Atatürk, Anadolu’da bulunan tarihsel yapıtların Türk arkeologlarınca ortaya çıkarılmasını istiyordu. Bu nedenle, kalabalık bir araştırma ekibini de yanına alarak 17 Kasım 1931’de üç aydan fazla süren bir yurt gezisine çıkmıştır. 5 Ocak 1931’de Bursa Müzesi’ni, 3 Şubat 1931’de İzmir Müzesi’ni, 17 Şubat 1931’de Adana Müzesi’ni ziyaret etmiştir.
Ankara’daki Ahlatlıbel arkeolojik kazısı Atatürk’ün emriyle yapılmış, Atatürk, 5 Mayıs 1935 günü Millî Eğitim Bakanı, Ankara Valisi ve uzmanlarla birlikte, bu kazıyı yerinde incelemiştir. 21 Ağustos 1935’te Müzeler Genel Müdürü Dr.

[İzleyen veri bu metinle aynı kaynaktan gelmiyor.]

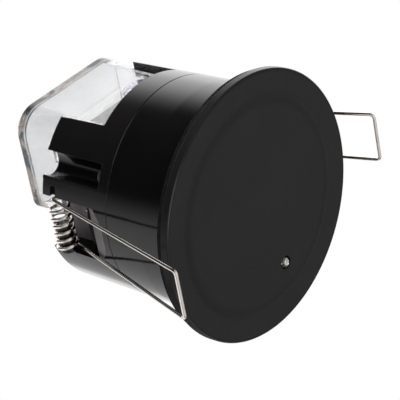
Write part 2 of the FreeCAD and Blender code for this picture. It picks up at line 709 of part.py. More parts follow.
def varistor():
    """A coated disc standing on its edge, with its two legs."""
    disc = Part.makeCylinder(5.0, 3.6, V(-24.3, -3.0, POWER_Z - 8.2), V(1, 0, 0))
    disc = disc.makeFillet(1.2, [e for e in disc.Edges if e.BoundBox.XLength < 1e-4])
    legs = [rod(0.4, POWER_Z - 6.0, POWER_Z, -22.5, y) for y in (-6.0, 0.0)]
    return join([disc] + legs)


def fuse():
    body = turned([(0, POWER_Z - 8.0), corner(3.4, POWER_Z - 8.0, 4.2, POWER_Z - 8.0, 4.2, POWER_Z - 7.2),
                   (4.2, POWER_Z), (0, POWER_Z)])
    body.translate(V(13.7, 6.0, 0))
    return body


def terminal_block():
    half = POLES * POLE_PITCH / 2 + 0.6
    top = DECK_TOP + BLOCK_H
    body = rounded(-half, half, BLOCK_Y0, BLOCK_Y1, DECK_TOP, top, 0.6, 0.6)
    for x in pole_xs():
        body = body.cut(rod(2.2, top - 5.4, top + 1, x, 2.6))
        body = body.cut(block(x - 2.4, x + 2.4, -0.9, 6.1, DECK_TOP + 1.6, top - 4.8))
        wire_way = Part.makeCylinder(1.9, 6, V(x, BLOCK_Y1 - 3, DECK_TOP + 4.2), V(0, 1, 0))
        funnel = Part.makeCone(1.9, 2.5, 0.9, V(x, BLOCK_Y1 - 0.9, DECK_TOP + 4.2), V(0, 1, 0))
        body = body.cut(wire_way.fuse(funnel))
        body = body.cut(block(x - 0.8, x + 0.8, PIN_Y - 0.7, PIN_Y + 0.7, DECK_TOP - 1, DECK_TOP + 3))
    for x in pole_xs()[:-1]:
        groove = x + POLE_PITCH / 2
        body = body.cut(block(groove - 0.3, groove + 0.3, BLOCK_Y0 - 1, BLOCK_Y1 + 1, top - 1.6, top + 1))
    return body


def terminal_cages():
    solids = []
    z0 = DECK_TOP + 1.6
    for x in pole_xs():
        cage = block(x - 2.1, x + 2.1, -0.7, 5.9, z0, z0 + 5.3)
        cage = cage.cut(block(x - 1.5, x + 1.5, -2, 8, z0 + 0.9, z0 + 4.1))
        cage = cage.cut(rod(1.55, z0 + 3, z0 + 7, x, 2.6))
        solids.append(cage)
    return Part.makeCompound(solids)


def terminal_screws():
    solids = []
    seat = DECK_TOP + 1.6 + 5.3
    for x in pole_xs():
        head = rod(1.9, seat, seat + 1.8, x, 2.6)
        shank = rod(1.25, seat - 3.6, seat, x, 2.6)
        slot = block(x - 3, x + 3, 2.6 - 0.3, 2.6 + 0.3, seat + 0.9, seat + 3)
        solids.append(join([head, shank]).cut(slot))
    return Part.makeCompound(solids)


def terminal_pins():
    return Part.makeCompound([pin(x, PIN_Y, POWER_Z - 1.0, DECK_TOP + 1.6, 0.5) for x in pole_xs()])


def screw(x, y, seat, length, head_r, head_h, shank_r):
    """A pan-head screw with a cross recess, head towards the rear."""
    head = turned([(0, seat), (head_r, seat), corner(head_r, seat + 0.5, head_r, seat + head_h, head_r - 1.0,
                                                     seat + head_h), (0, seat + head_h)])
    tip = turned([(0, seat - length), (shank_r * 0.4, seat - length), (shank_r, seat - length + 1.4),
                  (shank_r, seat + 0.2), (0, seat + 0.2)])
    body = join([head, tip])
    for a in (0, 90):
        blade = block(-1.3, 1.3, -0.3, 0.3, seat + head_h - 1.0, seat + head_h + 1)
        body = body.cut(at_angle(blade, a + 20))
    body.translate(V(x, y, 0))
    return body


def housing_screws():
    return Part.makeCompound([screw(x, y, CH_END, 12.0, 2.35, 1.55, 1.25) for x, y, a in channel_centres()])


def cable_clamp():
    z0, z1 = CLAMP_Z, CLAMP_Z + CLAMP_BAR_T
    reach = CLAMP_HALF + 2.8
    strap = rounded(CABLE_X - reach, CABLE_X + reach, CLAMP_Y - 2.4, CLAMP_Y + 2.4, z0, z1, 1.8, 1.8)
    hump = Part.makeCylinder(6.0, 4.8, V(CABLE_X, CLAMP_Y - 2.4, z0 - 1.0), V(0, 1, 0))
    hump = hump.common(block(-40, 40, 0, 40, z0, 60))
    body = join([strap, hump])
    body = body.cut(Part.makeCylinder(4.0, 12, V(CABLE_X, CLAMP_Y - 6, z0 - 1.0), V(0, 1, 0)))
    for x in clamp_xs():
        body = body.cut(rod(1.6, z0 - 1, z1 + 1, x, CLAMP_Y))
    return body


def clamp_screws():
    seat = CLAMP_Z + CLAMP_BAR_T
    return Part.makeCompound([screw(x, CLAMP_Y, seat, 6.5, 2.3, 1.5, 1.2) for x in clamp_xs()])


PARTS = [
    front_bezel, foam_gasket, front_housing, rear_housing, terminal_cover, spring_clip_left, spring_clip_right,
    indicator_led, led_leads, antenna_board, antenna_patches, shield_can, control_board, microcontroller_chip,
    header_pins, board_header, power_board, solder_joints, relay, electrolytic_capacitor, film_capacitor,
    varistor, fuse, terminal_block, terminal_cages, terminal_screws, terminal_pins, housing_screws, cable_clamp,
    clamp_screws]

os.makedirs("parts", exist_ok=True)
for make in PARTS:
    shape = make()
    shape.exportStep(os.path.join("parts", make.__name__ + ".step"))
    print(make.__name__, "solids", len(shape.Solids), "valid", shape.isValid(), "volume", round(shape.Volume, 1))
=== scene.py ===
"""Looks of a recessed ceiling motion sensor: finishes, fine parts, lamps and camera."""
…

Hamit Zübeyr Koşar ve Arkeolog Prof. Dr. Remzi Oğuz Arık başkanlığındaki bir heyet Çorum Alacahöyük’te büyük bir kazı başlatmıştır. Kazı sonucu bulunan altın taç, saç iğneleri, altın ibrik vb. gibi değerli eşyalar Ankara’ya getirilerek Atatürk’e gösterilmiştir.
Atatürk’ün arkeoloji ve müze çalışmalarına verdiği destek, kısa sürede ürünlerini vermeye başlamıştır. Yapılan kazılar sonucu ortaya çıkarılan yapıtlar, kurulan çağdaş müzelerde sergilenerek insanlığın hizmetine sunulmuştur.
Arkeolojik kazılar bugün de sürmektedir. Türk arkeologları ve sanat tarihçileri yurdun dört bir köşesinde kazılarını sürdürmektedir.
İstanbul Arkeoloji Müzesi, Ankara Anadolu Medeniyetleri Müzesi, Antakya Arkeoloji Müzesi, Top-kapı Sarayı Müzesi dünyanın sayılı müzeleri arasındadır.
Müzelerimizde Türk tarihinin ve insanlık tarihinin her dönemini izlemek mümkündür. Müzelerimizi gezen yabancılar hayranlıkla tarihsel yapıtlarımızı izlerler.
Bizlere düşen görev; Atatürk’ün bize bıraktığı bu mirasa sahip çıkmak, kültürümüzün bir parçası olan tarihsel yapıtlarımızı ve müzelerimizi korumak, sevmek, tanıtmak olmalıdır.